**Do this**
Copy out every line that contains "vertices".
* begin Data *
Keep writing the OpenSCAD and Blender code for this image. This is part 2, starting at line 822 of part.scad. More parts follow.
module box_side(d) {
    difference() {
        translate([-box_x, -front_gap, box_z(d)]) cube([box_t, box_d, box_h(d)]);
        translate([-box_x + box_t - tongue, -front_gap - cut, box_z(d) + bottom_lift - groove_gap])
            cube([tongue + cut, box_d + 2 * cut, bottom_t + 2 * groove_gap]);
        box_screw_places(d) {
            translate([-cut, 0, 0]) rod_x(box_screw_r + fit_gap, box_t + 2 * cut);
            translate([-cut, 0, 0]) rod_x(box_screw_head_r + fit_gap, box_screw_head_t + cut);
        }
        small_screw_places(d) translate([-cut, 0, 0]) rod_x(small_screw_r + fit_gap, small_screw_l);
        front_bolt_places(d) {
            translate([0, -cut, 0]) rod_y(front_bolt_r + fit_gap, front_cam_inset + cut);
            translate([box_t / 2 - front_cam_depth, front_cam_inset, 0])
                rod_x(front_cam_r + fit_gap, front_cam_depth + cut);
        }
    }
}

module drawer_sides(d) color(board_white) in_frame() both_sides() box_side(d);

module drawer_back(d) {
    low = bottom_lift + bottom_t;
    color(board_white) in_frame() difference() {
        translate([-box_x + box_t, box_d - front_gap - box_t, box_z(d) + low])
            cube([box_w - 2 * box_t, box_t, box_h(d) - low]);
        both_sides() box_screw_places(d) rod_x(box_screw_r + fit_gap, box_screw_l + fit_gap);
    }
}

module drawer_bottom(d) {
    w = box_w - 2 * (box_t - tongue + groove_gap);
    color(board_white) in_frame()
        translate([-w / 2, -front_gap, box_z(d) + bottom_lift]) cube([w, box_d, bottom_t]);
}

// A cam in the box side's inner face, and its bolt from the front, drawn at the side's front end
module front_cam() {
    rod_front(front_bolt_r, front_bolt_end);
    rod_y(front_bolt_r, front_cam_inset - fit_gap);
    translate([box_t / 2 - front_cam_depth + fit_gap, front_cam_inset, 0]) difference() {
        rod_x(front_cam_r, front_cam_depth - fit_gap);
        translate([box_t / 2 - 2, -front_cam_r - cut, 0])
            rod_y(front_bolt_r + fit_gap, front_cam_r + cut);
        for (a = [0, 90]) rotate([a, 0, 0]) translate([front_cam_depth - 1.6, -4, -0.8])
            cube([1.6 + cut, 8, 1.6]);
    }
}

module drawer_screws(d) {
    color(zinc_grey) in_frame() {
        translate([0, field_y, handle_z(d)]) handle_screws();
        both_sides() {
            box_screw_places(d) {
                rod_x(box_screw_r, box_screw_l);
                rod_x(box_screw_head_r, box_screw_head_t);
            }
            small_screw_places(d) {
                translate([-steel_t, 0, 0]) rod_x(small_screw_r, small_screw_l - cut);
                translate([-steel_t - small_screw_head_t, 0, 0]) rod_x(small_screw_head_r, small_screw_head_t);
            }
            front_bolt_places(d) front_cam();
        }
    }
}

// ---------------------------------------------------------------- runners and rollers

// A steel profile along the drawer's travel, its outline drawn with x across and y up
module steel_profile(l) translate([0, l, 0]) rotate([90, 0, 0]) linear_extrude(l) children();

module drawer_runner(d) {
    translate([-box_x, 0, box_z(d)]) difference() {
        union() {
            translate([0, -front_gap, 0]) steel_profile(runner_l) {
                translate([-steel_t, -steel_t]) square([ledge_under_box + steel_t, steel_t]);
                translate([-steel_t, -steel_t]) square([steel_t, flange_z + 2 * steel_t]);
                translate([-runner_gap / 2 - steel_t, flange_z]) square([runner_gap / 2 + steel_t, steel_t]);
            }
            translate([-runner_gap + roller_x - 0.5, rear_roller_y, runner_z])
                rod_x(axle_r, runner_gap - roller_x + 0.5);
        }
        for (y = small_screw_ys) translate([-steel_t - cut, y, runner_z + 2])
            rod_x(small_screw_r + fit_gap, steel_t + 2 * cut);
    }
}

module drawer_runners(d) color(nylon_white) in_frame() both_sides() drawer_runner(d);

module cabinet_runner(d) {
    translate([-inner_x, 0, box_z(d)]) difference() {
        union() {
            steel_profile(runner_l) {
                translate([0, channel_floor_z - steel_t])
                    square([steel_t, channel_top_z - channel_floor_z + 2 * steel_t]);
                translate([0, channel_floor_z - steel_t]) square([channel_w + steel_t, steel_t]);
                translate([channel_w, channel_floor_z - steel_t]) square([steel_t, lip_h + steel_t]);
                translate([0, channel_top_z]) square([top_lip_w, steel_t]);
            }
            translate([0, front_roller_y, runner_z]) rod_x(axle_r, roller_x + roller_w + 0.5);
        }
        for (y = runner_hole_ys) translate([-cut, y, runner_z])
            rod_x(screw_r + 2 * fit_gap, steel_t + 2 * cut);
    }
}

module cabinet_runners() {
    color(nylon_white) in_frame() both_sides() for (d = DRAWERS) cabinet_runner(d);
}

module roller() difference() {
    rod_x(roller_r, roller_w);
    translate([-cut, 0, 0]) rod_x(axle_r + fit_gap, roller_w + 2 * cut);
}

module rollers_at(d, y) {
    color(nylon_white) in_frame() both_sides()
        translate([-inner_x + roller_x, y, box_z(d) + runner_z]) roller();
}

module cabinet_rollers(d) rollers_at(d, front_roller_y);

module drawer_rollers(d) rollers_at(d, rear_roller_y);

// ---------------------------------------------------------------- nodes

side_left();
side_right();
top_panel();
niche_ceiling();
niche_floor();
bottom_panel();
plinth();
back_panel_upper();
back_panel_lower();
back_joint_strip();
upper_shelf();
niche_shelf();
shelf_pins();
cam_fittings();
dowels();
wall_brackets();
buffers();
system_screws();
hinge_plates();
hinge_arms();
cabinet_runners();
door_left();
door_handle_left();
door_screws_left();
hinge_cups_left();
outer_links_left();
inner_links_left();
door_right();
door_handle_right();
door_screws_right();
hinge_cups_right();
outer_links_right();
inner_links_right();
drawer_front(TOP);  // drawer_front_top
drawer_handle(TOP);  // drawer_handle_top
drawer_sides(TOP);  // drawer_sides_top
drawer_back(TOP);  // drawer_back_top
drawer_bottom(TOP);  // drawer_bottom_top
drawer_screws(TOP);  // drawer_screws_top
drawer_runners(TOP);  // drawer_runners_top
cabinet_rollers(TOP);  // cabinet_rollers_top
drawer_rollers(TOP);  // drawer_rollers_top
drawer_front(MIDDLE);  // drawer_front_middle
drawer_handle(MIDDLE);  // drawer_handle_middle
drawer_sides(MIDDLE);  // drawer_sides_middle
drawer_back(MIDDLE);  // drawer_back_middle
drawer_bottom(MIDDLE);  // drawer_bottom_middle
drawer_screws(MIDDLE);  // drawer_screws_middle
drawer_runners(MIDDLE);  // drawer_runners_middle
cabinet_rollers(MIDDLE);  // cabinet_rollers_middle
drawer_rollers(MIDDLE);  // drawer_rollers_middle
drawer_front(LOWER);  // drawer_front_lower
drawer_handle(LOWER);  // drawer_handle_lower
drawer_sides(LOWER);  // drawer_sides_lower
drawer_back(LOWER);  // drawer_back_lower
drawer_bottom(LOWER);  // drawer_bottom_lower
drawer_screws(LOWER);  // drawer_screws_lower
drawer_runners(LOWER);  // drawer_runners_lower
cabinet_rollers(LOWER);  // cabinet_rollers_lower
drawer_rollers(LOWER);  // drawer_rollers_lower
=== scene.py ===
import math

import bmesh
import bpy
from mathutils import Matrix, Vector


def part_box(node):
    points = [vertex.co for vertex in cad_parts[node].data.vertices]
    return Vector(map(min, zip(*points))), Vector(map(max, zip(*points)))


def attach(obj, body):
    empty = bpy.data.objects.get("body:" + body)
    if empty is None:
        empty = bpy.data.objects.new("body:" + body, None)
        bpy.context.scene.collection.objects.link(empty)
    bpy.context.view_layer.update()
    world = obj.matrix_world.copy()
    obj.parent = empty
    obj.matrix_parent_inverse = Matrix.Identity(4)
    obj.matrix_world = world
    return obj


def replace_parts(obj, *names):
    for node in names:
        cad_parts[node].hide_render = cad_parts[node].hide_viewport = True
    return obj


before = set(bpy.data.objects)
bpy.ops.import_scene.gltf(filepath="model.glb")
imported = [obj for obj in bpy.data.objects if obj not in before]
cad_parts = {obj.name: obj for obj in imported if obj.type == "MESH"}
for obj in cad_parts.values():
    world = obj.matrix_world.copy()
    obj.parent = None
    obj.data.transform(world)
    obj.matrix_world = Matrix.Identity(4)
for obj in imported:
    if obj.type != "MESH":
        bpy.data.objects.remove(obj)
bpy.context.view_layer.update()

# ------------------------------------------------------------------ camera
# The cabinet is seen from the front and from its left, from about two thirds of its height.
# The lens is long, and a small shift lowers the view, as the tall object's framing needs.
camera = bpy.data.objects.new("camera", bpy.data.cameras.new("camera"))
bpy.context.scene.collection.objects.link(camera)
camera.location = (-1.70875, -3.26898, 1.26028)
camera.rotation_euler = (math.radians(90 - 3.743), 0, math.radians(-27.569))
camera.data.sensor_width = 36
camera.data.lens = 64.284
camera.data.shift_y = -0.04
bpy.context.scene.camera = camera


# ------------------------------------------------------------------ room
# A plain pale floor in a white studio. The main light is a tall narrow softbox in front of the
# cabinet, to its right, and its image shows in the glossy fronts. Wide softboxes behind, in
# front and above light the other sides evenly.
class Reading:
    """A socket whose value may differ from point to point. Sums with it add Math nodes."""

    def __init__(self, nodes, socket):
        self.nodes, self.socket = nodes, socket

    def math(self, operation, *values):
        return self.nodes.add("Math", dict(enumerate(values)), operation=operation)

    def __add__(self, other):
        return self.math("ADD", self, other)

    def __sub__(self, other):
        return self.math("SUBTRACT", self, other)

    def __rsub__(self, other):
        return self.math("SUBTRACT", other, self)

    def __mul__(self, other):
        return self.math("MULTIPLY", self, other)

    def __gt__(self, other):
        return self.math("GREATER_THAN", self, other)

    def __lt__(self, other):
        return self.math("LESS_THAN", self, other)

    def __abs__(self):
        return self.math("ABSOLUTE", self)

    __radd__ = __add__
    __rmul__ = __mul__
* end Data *
* begin Data *
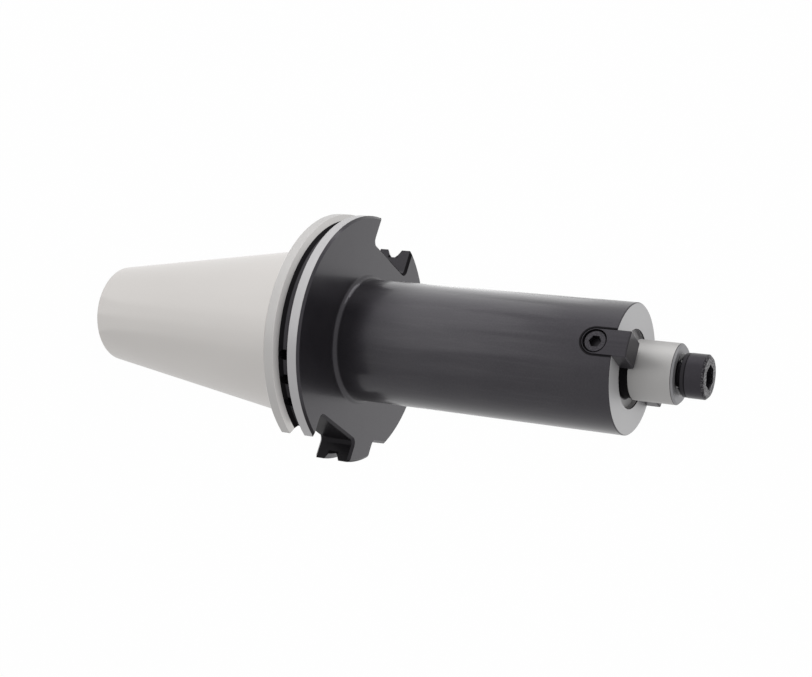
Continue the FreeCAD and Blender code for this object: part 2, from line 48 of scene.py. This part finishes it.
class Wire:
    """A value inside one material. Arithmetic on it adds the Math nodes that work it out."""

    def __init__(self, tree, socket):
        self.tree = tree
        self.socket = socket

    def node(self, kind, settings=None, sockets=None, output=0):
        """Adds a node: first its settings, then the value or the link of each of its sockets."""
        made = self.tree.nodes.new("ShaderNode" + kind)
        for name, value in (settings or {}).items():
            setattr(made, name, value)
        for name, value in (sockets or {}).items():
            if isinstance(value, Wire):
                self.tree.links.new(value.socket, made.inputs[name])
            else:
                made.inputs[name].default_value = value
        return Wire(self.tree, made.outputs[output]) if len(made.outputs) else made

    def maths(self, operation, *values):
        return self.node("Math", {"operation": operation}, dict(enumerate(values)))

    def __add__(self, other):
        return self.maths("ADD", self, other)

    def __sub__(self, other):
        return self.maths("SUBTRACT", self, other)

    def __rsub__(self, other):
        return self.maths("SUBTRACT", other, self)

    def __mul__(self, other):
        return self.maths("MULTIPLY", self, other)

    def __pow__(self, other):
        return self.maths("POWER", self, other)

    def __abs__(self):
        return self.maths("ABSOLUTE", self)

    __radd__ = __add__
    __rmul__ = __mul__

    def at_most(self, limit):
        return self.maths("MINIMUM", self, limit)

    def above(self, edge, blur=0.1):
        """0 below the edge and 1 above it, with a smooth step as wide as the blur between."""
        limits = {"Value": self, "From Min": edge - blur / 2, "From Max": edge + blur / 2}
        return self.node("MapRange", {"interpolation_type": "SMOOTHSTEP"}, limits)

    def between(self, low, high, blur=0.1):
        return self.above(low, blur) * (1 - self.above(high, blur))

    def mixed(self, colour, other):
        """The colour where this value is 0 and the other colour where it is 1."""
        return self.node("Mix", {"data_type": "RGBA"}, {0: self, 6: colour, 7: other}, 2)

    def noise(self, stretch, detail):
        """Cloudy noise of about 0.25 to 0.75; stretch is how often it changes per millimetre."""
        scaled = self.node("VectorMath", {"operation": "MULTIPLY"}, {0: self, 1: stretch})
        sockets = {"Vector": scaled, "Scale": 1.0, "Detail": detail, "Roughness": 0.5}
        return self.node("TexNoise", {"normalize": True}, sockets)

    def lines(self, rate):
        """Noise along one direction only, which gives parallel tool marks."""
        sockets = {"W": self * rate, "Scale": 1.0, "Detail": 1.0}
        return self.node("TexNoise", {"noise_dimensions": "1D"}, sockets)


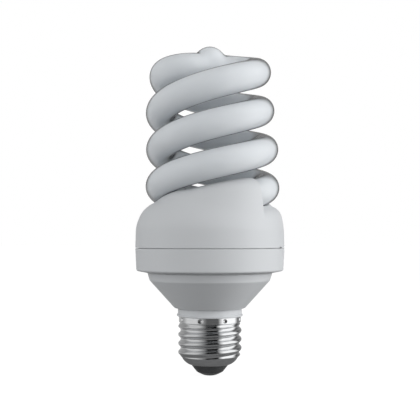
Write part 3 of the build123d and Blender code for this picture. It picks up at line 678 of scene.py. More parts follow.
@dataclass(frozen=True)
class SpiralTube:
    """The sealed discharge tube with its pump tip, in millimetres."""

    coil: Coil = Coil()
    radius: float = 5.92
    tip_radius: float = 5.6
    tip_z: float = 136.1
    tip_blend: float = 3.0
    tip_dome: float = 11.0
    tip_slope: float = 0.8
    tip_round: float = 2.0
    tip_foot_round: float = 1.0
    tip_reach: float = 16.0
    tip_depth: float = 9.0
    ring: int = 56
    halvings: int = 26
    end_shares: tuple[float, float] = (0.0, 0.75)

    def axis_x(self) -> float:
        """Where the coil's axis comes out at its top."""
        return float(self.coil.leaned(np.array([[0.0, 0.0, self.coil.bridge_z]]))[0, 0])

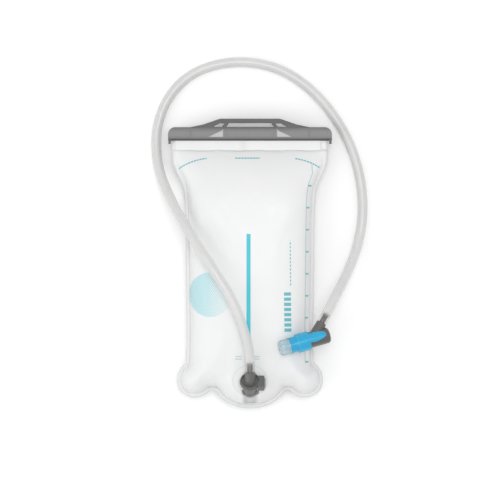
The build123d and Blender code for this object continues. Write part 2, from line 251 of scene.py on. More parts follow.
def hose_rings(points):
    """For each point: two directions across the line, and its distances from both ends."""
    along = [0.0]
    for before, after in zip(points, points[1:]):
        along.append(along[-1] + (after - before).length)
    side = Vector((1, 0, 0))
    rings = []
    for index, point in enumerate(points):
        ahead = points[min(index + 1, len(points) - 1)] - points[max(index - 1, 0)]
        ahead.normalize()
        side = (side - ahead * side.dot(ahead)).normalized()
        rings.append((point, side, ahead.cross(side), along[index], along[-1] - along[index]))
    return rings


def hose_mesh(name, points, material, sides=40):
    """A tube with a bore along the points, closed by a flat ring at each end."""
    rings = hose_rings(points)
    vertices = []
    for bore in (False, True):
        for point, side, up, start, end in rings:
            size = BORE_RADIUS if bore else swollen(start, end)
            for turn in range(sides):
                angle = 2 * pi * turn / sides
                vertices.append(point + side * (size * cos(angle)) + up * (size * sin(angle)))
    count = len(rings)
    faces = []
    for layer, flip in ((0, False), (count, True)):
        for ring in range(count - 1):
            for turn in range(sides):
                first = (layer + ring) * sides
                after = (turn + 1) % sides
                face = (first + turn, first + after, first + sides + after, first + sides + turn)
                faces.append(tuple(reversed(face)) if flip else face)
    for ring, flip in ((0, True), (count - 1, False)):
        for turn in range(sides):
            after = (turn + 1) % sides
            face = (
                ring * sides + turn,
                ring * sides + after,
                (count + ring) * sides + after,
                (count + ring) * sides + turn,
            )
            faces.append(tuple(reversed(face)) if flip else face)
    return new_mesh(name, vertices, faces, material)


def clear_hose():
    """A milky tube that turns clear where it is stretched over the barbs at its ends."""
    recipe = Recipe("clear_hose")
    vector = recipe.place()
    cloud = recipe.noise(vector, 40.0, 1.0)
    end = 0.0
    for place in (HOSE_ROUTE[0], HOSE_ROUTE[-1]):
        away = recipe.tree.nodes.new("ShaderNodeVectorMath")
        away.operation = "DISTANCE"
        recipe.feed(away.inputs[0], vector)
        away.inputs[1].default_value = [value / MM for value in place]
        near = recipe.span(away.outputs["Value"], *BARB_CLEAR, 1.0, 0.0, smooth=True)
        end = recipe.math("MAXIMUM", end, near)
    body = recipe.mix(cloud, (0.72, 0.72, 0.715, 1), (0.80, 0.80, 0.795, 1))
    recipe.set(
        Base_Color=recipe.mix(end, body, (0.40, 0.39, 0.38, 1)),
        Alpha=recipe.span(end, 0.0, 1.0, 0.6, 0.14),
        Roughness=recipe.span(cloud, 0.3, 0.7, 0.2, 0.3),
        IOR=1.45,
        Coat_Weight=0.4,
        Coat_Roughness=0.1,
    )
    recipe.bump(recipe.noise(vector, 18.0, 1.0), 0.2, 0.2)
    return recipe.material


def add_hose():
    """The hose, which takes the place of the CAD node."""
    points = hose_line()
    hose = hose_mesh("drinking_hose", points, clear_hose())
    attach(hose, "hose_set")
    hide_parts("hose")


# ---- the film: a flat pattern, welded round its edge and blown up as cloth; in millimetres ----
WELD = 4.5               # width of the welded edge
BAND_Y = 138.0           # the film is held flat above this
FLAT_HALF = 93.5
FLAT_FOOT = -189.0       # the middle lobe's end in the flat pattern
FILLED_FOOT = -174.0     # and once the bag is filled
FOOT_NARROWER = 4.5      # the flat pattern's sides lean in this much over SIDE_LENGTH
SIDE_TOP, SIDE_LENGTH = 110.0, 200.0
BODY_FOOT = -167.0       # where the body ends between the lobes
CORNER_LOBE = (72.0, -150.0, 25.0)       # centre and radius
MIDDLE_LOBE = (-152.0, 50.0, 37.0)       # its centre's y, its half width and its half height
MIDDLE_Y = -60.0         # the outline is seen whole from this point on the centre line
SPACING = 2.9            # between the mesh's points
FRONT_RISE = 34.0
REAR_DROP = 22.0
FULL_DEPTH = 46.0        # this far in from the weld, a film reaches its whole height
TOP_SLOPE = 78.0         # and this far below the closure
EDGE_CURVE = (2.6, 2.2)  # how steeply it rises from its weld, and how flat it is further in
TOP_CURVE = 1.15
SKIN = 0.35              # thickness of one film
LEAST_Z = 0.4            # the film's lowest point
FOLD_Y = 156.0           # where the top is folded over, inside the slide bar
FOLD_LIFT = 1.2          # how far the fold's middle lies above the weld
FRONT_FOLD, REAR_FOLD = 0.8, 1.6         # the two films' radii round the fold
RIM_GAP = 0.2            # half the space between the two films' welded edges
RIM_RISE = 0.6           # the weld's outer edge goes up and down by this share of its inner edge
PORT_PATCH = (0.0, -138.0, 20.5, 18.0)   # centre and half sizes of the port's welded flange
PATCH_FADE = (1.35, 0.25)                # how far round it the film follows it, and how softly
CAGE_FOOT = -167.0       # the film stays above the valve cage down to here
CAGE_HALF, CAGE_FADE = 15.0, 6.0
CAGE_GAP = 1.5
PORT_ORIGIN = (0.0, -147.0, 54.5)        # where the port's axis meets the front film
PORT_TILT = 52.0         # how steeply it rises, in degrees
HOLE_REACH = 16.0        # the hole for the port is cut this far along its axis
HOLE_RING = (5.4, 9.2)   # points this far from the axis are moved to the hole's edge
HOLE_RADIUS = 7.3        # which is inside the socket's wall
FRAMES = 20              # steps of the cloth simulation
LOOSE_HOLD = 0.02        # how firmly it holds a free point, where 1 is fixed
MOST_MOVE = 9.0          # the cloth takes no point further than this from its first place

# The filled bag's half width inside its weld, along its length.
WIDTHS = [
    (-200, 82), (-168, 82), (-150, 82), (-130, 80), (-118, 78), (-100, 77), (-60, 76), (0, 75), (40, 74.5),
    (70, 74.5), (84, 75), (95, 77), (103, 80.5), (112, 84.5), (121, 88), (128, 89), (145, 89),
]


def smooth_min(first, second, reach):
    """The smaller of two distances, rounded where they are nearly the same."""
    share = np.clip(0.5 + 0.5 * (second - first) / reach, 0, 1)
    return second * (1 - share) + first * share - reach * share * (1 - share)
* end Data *
* begin Data *
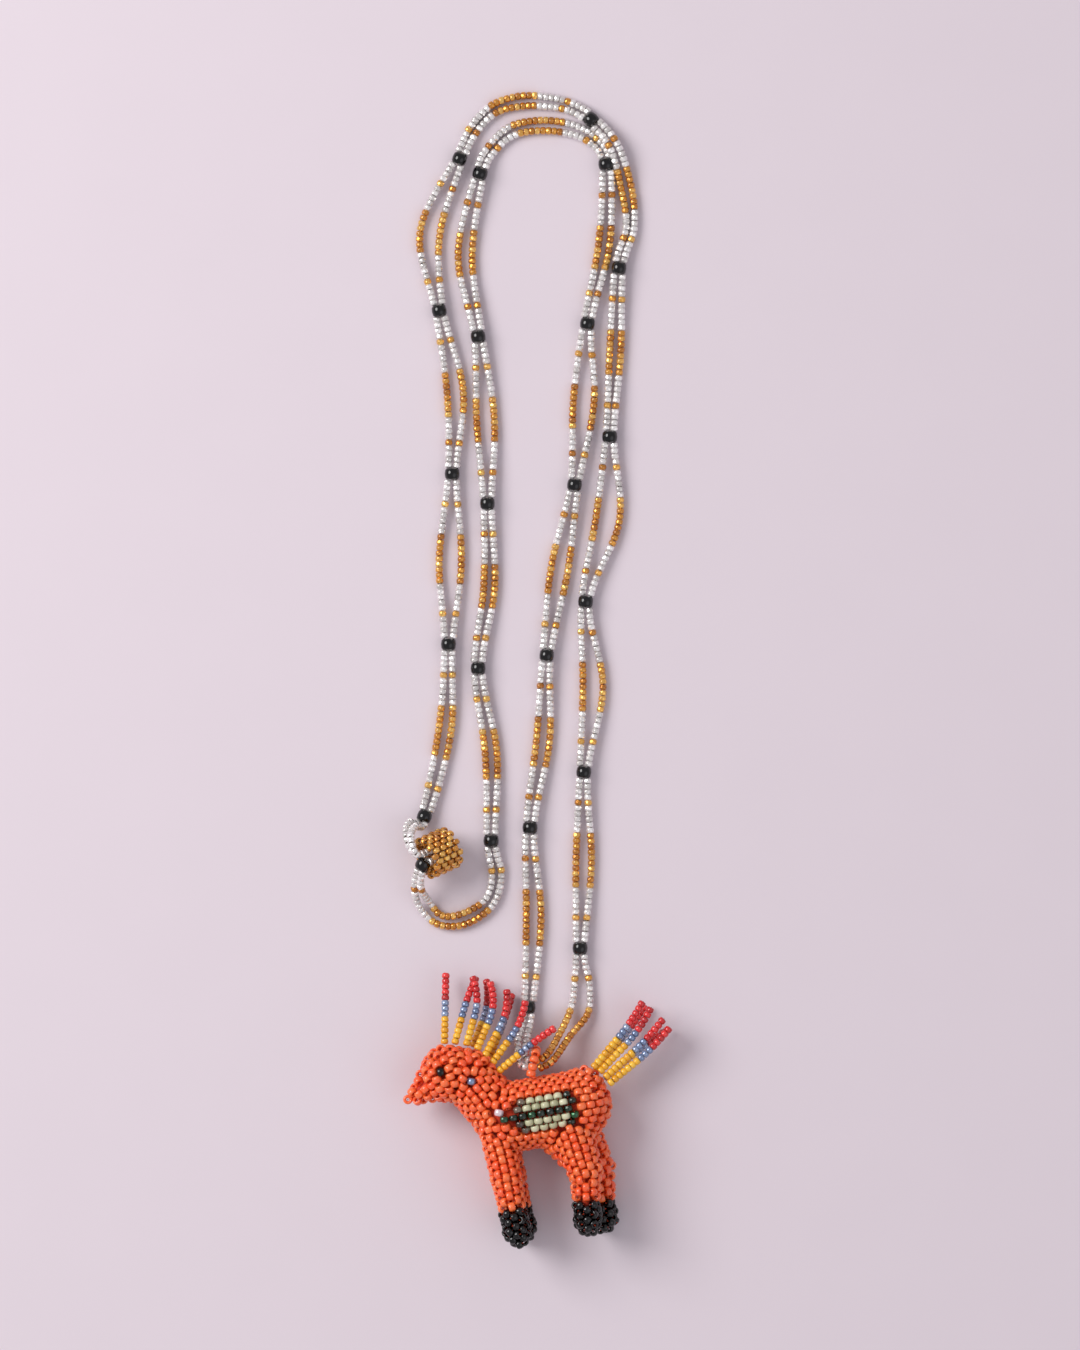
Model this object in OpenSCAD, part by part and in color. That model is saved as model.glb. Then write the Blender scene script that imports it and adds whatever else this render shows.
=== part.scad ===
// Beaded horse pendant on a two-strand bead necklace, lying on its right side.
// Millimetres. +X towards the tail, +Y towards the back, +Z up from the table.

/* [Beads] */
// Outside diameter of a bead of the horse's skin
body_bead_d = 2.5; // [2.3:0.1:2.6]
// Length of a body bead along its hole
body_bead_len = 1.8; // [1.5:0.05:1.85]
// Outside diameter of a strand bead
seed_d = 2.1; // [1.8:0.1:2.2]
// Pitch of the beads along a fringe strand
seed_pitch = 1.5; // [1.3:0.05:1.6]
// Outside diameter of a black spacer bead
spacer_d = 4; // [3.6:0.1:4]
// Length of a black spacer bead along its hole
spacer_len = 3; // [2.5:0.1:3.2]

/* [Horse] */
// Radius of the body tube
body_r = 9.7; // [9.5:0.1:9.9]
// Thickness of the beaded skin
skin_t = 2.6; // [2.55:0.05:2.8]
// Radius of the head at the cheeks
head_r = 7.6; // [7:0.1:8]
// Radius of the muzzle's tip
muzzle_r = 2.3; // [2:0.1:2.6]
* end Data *
**Answer for the task**
    points = [vertex.co for vertex in cad_parts[node].data.vertices]
    vertices = []
                vertices.append(point + side * (size * cos(angle)) + up * (size * sin(angle)))
    return new_mesh(name, vertices, faces, material)